A 2019 study found that every time California strengthened its gun laws—starting in 2012 and each year after—gun sales increased immediately after each law was enacted.
Other factors such as regular hunting seasons and perceived individual personal protection needs can contribute to to the ebb and flow of gun sales, but likely on a smaller scale.
“You’re going to find much more of an effect from mass shootings, the coverage of those shootings and the concerns about future gun regulations,” Reeher said. “But also equal to that (are) different kinds of election outcomes and the similar kinds of concerns that come from gun owners or would-be gun owners in response to those election outcomes.”
The number of potential contributing factors to rising gun sales makes it hard to pinpoint a distinct driver.

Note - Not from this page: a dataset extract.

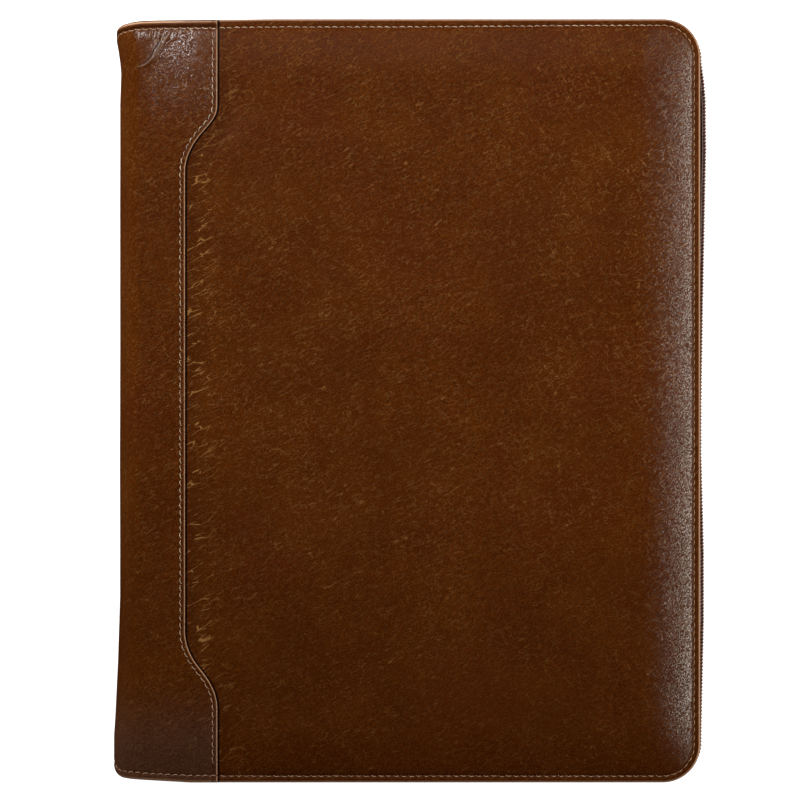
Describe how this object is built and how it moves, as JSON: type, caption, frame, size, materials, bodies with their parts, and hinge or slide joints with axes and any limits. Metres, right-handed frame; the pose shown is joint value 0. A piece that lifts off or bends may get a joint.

For example, the FBI conducted more than 2 million background checks nationwide in January 2013 following then-President Barack Obama’s re-election and the shooting at Sandy Hook Elementary School in Newtown, Connecticut.
“It’ll be interesting to see … what happens with the midterms because that will be another moment,” Reeher said. “Just like we saw gun sales kind of decline after Donald Trump was elected because people were thinking ‘I’m not going to have a problem.’ If the Republicans retake control of Congress, I imagine that you will see some effect in the number of background checks that are being reported from the FBI.”